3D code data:
>>
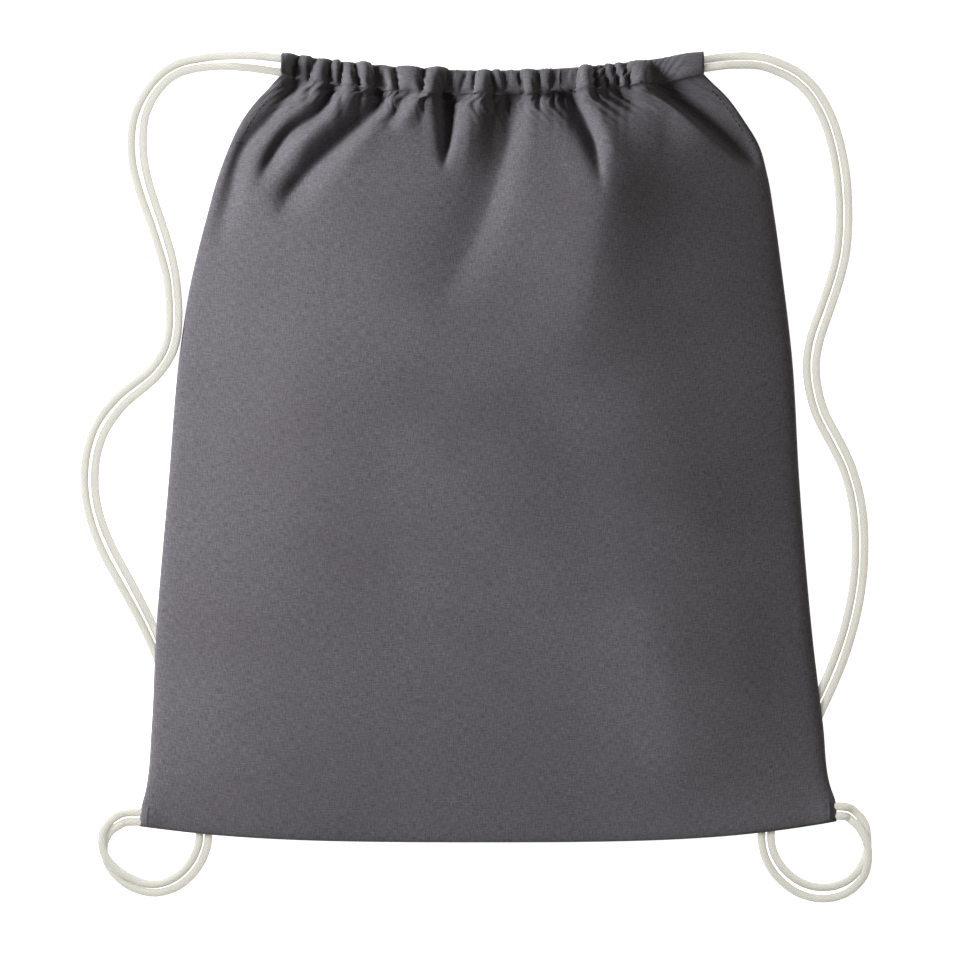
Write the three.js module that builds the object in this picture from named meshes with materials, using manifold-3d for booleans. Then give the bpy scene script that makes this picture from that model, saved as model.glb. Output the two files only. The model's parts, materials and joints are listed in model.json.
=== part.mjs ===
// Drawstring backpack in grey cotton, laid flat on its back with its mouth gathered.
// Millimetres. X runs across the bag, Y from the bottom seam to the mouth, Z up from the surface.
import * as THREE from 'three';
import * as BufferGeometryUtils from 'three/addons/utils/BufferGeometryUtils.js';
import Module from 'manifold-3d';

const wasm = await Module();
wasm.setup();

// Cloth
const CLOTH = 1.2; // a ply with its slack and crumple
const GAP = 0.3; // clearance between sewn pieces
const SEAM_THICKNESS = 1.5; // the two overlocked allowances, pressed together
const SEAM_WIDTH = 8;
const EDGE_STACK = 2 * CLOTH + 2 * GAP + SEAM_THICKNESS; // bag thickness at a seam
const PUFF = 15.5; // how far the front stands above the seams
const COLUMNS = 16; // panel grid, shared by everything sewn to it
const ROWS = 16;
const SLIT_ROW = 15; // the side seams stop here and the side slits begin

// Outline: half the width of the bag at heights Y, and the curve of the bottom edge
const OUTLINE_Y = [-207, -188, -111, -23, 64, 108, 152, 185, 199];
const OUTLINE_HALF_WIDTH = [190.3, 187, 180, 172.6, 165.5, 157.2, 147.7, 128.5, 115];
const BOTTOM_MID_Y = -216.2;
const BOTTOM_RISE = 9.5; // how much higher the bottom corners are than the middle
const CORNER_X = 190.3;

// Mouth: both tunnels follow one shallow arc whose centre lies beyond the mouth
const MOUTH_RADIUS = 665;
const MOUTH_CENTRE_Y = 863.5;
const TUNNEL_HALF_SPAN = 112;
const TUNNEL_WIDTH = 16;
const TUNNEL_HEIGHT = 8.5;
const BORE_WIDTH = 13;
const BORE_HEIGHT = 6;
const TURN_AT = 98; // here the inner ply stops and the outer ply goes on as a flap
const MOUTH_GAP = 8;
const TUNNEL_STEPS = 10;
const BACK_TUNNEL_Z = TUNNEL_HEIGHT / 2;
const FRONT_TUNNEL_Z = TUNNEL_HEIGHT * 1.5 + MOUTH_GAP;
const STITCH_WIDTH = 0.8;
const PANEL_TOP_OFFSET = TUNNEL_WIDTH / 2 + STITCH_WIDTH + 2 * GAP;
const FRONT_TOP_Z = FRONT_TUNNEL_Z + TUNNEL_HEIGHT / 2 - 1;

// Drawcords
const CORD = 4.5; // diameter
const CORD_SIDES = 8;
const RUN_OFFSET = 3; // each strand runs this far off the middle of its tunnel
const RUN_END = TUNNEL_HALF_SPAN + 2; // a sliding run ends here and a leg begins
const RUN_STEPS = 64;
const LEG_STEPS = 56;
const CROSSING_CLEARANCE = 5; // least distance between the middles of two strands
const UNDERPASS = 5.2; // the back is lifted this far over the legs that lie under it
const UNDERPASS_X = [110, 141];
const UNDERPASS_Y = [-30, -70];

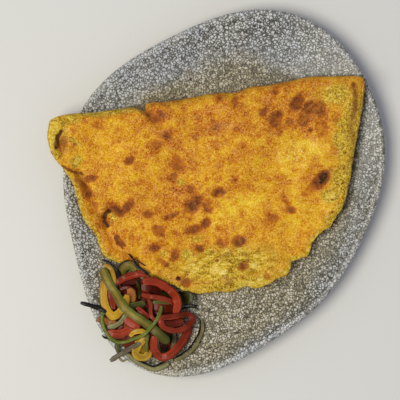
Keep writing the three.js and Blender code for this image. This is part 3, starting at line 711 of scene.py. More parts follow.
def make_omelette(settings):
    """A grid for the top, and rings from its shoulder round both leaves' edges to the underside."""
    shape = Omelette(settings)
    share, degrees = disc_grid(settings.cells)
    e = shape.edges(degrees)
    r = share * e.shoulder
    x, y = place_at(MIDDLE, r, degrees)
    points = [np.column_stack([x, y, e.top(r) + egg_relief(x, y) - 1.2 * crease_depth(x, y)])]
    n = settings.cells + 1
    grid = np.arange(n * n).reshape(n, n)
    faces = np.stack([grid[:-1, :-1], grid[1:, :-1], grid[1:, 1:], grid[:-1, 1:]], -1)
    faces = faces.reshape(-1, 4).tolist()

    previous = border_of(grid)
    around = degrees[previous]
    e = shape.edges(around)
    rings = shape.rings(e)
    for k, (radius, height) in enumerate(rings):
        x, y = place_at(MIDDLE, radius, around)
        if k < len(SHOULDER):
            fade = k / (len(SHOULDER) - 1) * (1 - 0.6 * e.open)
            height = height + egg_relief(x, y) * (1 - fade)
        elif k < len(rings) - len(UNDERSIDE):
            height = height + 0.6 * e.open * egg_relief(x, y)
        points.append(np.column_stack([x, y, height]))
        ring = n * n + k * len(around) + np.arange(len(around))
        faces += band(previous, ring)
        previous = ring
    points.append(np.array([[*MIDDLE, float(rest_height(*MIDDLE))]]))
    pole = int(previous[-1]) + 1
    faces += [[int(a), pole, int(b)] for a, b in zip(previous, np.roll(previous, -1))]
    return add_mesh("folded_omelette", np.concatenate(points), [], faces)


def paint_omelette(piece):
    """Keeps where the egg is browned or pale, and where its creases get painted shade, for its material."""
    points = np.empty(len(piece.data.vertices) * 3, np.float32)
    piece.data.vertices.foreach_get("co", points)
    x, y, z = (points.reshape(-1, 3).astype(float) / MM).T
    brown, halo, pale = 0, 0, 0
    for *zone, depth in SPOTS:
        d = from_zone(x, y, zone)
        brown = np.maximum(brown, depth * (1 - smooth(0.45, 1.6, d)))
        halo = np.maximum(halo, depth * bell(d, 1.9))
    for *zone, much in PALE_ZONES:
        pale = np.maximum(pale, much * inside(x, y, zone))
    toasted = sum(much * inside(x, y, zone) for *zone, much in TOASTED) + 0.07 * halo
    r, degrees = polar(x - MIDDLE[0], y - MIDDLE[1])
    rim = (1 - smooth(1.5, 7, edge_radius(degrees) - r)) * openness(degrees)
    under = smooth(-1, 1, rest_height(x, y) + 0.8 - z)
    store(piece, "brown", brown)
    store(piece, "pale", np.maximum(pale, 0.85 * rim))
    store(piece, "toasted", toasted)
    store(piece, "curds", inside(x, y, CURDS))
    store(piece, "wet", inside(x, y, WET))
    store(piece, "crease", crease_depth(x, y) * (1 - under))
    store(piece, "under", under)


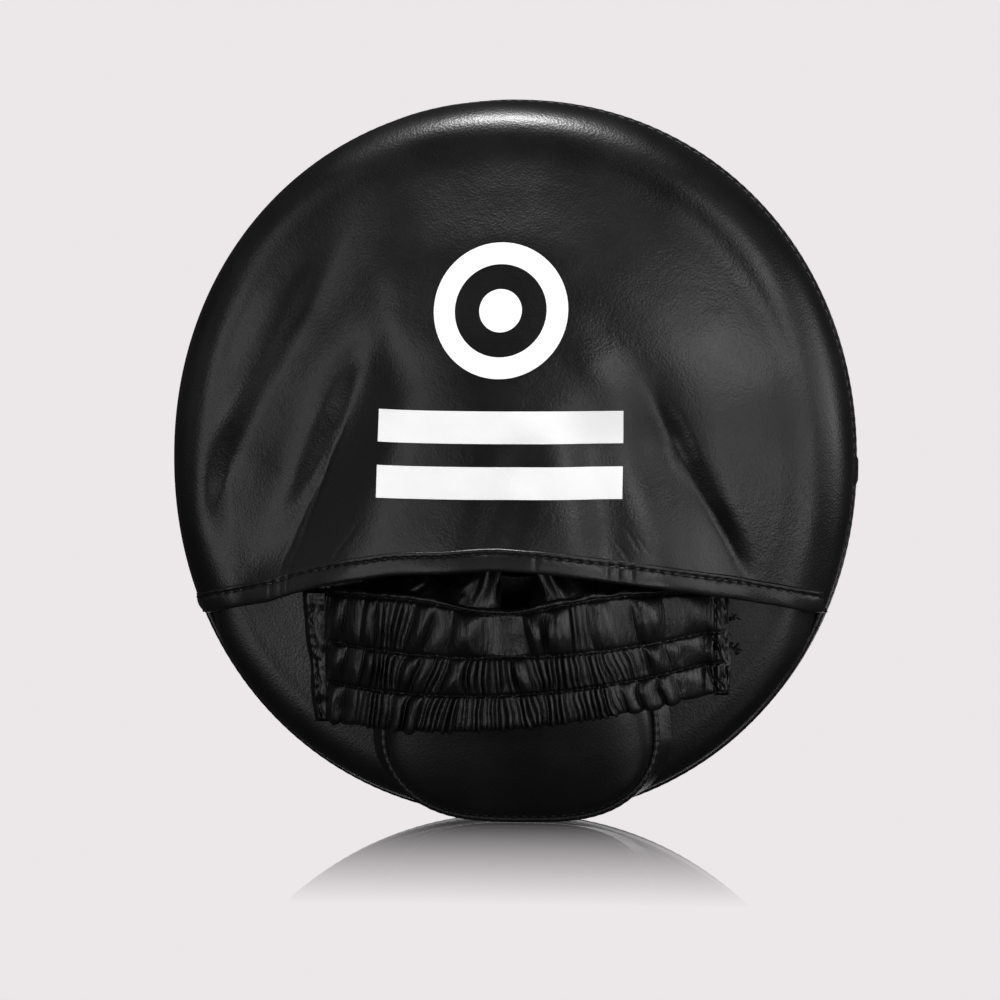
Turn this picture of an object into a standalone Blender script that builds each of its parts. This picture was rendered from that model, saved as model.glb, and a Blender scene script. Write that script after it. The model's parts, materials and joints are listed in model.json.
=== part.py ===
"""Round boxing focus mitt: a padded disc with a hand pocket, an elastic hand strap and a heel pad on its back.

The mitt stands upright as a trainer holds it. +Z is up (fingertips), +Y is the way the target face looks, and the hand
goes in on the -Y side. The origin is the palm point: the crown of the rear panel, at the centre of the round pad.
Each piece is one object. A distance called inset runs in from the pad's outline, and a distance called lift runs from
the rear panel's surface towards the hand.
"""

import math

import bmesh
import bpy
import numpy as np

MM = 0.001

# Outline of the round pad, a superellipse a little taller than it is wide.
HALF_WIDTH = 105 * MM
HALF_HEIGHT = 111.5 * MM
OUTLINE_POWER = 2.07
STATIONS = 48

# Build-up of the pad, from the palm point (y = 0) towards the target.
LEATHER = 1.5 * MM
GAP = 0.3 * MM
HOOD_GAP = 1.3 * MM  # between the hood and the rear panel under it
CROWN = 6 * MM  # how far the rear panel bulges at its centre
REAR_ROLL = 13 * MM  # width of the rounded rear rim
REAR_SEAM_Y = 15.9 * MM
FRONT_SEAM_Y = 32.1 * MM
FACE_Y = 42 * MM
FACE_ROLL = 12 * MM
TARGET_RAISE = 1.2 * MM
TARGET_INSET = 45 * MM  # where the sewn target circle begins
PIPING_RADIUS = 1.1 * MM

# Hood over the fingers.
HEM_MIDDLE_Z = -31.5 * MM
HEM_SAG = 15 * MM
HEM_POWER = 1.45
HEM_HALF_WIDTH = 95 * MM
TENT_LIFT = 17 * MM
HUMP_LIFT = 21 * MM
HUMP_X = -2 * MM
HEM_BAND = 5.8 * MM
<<
» **To be done**
In full and verbatim, repeat the records given above.

» **Exercise response**
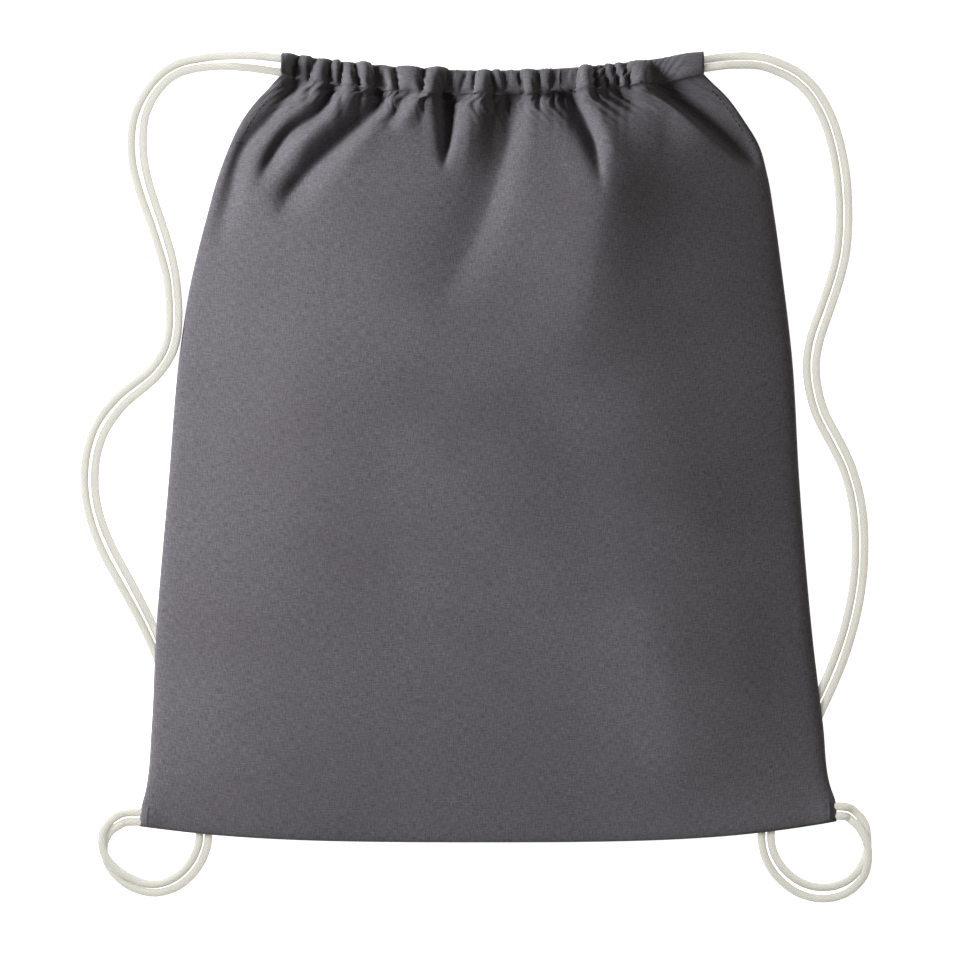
Write the three.js module that builds the object in this picture from named meshes with materials, using manifold-3d for booleans. Then give the bpy scene script that makes this picture from that model, saved as model.glb. Output the two files only. The model's parts, materials and joints are listed in model.json.
=== part.mjs ===
// Drawstring backpack in grey cotton, laid flat on its back with its mouth gathered.
// Millimetres. X runs across the bag, Y from the bottom seam to the mouth, Z up from the surface.
import * as THREE from 'three';
import * as BufferGeometryUtils from 'three/addons/utils/BufferGeometryUtils.js';
import Module from 'manifold-3d';

const wasm = await Module();
wasm.setup();

// Cloth
const CLOTH = 1.2; // a ply with its slack and crumple
const GAP = 0.3; // clearance between sewn pieces
const SEAM_THICKNESS = 1.5; // the two overlocked allowances, pressed together
const SEAM_WIDTH = 8;
const EDGE_STACK = 2 * CLOTH + 2 * GAP + SEAM_THICKNESS; // bag thickness at a seam
const PUFF = 15.5; // how far the front stands above the seams
const COLUMNS = 16; // panel grid, shared by everything sewn to it
const ROWS = 16;
const SLIT_ROW = 15; // the side seams stop here and the side slits begin

// Outline: half the width of the bag at heights Y, and the curve of the bottom edge
const OUTLINE_Y = [-207, -188, -111, -23, 64, 108, 152, 185, 199];
const OUTLINE_HALF_WIDTH = [190.3, 187, 180, 172.6, 165.5, 157.2, 147.7, 128.5, 115];
const BOTTOM_MID_Y = -216.2;
const BOTTOM_RISE = 9.5; // how much higher the bottom corners are than the middle
const CORNER_X = 190.3;

// Mouth: both tunnels follow one shallow arc whose centre lies beyond the mouth
const MOUTH_RADIUS = 665;
const MOUTH_CENTRE_Y = 863.5;
const TUNNEL_HALF_SPAN = 112;
const TUNNEL_WIDTH = 16;
const TUNNEL_HEIGHT = 8.5;
const BORE_WIDTH = 13;
const BORE_HEIGHT = 6;
const TURN_AT = 98; // here the inner ply stops and the outer ply goes on as a flap
const MOUTH_GAP = 8;
const TUNNEL_STEPS = 10;
const BACK_TUNNEL_Z = TUNNEL_HEIGHT / 2;
const FRONT_TUNNEL_Z = TUNNEL_HEIGHT * 1.5 + MOUTH_GAP;
const STITCH_WIDTH = 0.8;
const PANEL_TOP_OFFSET = TUNNEL_WIDTH / 2 + STITCH_WIDTH + 2 * GAP;
const FRONT_TOP_Z = FRONT_TUNNEL_Z + TUNNEL_HEIGHT / 2 - 1;

// Drawcords
const CORD = 4.5; // diameter
const CORD_SIDES = 8;
const RUN_OFFSET = 3; // each strand runs this far off the middle of its tunnel
const RUN_END = TUNNEL_HALF_SPAN + 2; // a sliding run ends here and a leg begins
const RUN_STEPS = 64;
const LEG_STEPS = 56;
const CROSSING_CLEARANCE = 5; // least distance between the middles of two strands
const UNDERPASS = 5.2; // the back is lifted this far over the legs that lie under it
const UNDERPASS_X = [110, 141];
const UNDERPASS_Y = [-30, -70];

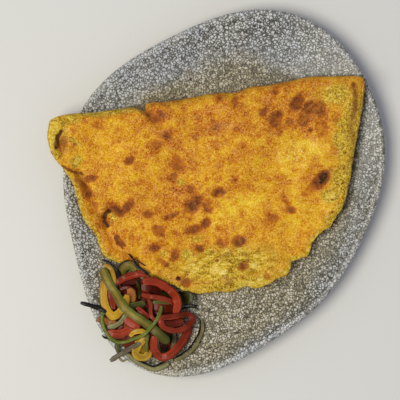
Keep writing the three.js and Blender code for this image. This is part 3, starting at line 711 of scene.py. More parts follow.
def make_omelette(settings):
    """A grid for the top, and rings from its shoulder round both leaves' edges to the underside."""
    shape = Omelette(settings)
    share, degrees = disc_grid(settings.cells)
    e = shape.edges(degrees)
    r = share * e.shoulder
    x, y = place_at(MIDDLE, r, degrees)
    points = [np.column_stack([x, y, e.top(r) + egg_relief(x, y) - 1.2 * crease_depth(x, y)])]
    n = settings.cells + 1
    grid = np.arange(n * n).reshape(n, n)
    faces = np.stack([grid[:-1, :-1], grid[1:, :-1], grid[1:, 1:], grid[:-1, 1:]], -1)
    faces = faces.reshape(-1, 4).tolist()

    previous = border_of(grid)
    around = degrees[previous]
    e = shape.edges(around)
    rings = shape.rings(e)
    for k, (radius, height) in enumerate(rings):
        x, y = place_at(MIDDLE, radius, around)
        if k < len(SHOULDER):
            fade = k / (len(SHOULDER) - 1) * (1 - 0.6 * e.open)
            height = height + egg_relief(x, y) * (1 - fade)
        elif k < len(rings) - len(UNDERSIDE):
            height = height + 0.6 * e.open * egg_relief(x, y)
        points.append(np.column_stack([x, y, height]))
        ring = n * n + k * len(around) + np.arange(len(around))
        faces += band(previous, ring)
        previous = ring
    points.append(np.array([[*MIDDLE, float(rest_height(*MIDDLE))]]))
    pole = int(previous[-1]) + 1
    faces += [[int(a), pole, int(b)] for a, b in zip(previous, np.roll(previous, -1))]
    return add_mesh("folded_omelette", np.concatenate(points), [], faces)


def paint_omelette(piece):
    """Keeps where the egg is browned or pale, and where its creases get painted shade, for its material."""
    points = np.empty(len(piece.data.vertices) * 3, np.float32)
    piece.data.vertices.foreach_get("co", points)
    x, y, z = (points.reshape(-1, 3).astype(float) / MM).T
    brown, halo, pale = 0, 0, 0
    for *zone, depth in SPOTS:
        d = from_zone(x, y, zone)
        brown = np.maximum(brown, depth * (1 - smooth(0.45, 1.6, d)))
        halo = np.maximum(halo, depth * bell(d, 1.9))
    for *zone, much in PALE_ZONES:
        pale = np.maximum(pale, much * inside(x, y, zone))
    toasted = sum(much * inside(x, y, zone) for *zone, much in TOASTED) + 0.07 * halo
    r, degrees = polar(x - MIDDLE[0], y - MIDDLE[1])
    rim = (1 - smooth(1.5, 7, edge_radius(degrees) - r)) * openness(degrees)
    under = smooth(-1, 1, rest_height(x, y) + 0.8 - z)
    store(piece, "brown", brown)
    store(piece, "pale", np.maximum(pale, 0.85 * rim))
    store(piece, "toasted", toasted)
    store(piece, "curds", inside(x, y, CURDS))
    store(piece, "wet", inside(x, y, WET))
    store(piece, "crease", crease_depth(x, y) * (1 - under))
    store(piece, "under", under)


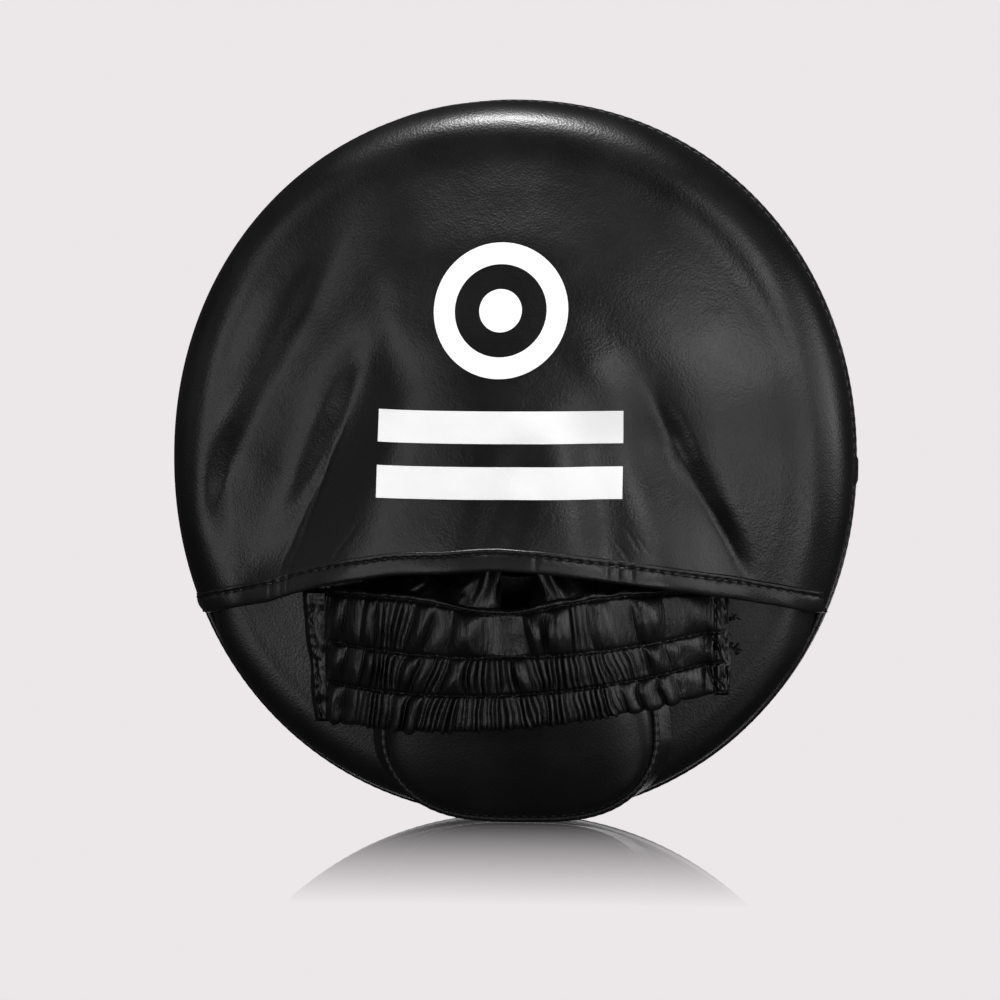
Turn this picture of an object into a standalone Blender script that builds each of its parts. This picture was rendered from that model, saved as model.glb, and a Blender scene script. Write that script after it. The model's parts, materials and joints are listed in model.json.
=== part.py ===
"""Round boxing focus mitt: a padded disc with a hand pocket, an elastic hand strap and a heel pad on its back.

The mitt stands upright as a trainer holds it. +Z is up (fingertips), +Y is the way the target face looks, and the hand
goes in on the -Y side. The origin is the palm point: the crown of the rear panel, at the centre of the round pad.
Each piece is one object. A distance called inset runs in from the pad's outline, and a distance called lift runs from
the rear panel's surface towards the hand.
"""

import math

import bmesh
import bpy
import numpy as np

MM = 0.001

# Outline of the round pad, a superellipse a little taller than it is wide.
HALF_WIDTH = 105 * MM
HALF_HEIGHT = 111.5 * MM
OUTLINE_POWER = 2.07
STATIONS = 48

# Build-up of the pad, from the palm point (y = 0) towards the target.
LEATHER = 1.5 * MM
GAP = 0.3 * MM
HOOD_GAP = 1.3 * MM  # between the hood and the rear panel under it
CROWN = 6 * MM  # how far the rear panel bulges at its centre
REAR_ROLL = 13 * MM  # width of the rounded rear rim
REAR_SEAM_Y = 15.9 * MM
FRONT_SEAM_Y = 32.1 * MM
FACE_Y = 42 * MM
FACE_ROLL = 12 * MM
TARGET_RAISE = 1.2 * MM
TARGET_INSET = 45 * MM  # where the sewn target circle begins
PIPING_RADIUS = 1.1 * MM

# Hood over the fingers.
HEM_MIDDLE_Z = -31.5 * MM
HEM_SAG = 15 * MM
HEM_POWER = 1.45
HEM_HALF_WIDTH = 95 * MM
TENT_LIFT = 17 * MM
HUMP_LIFT = 21 * MM
HUMP_X = -2 * MM
HEM_BAND = 5.8 * MM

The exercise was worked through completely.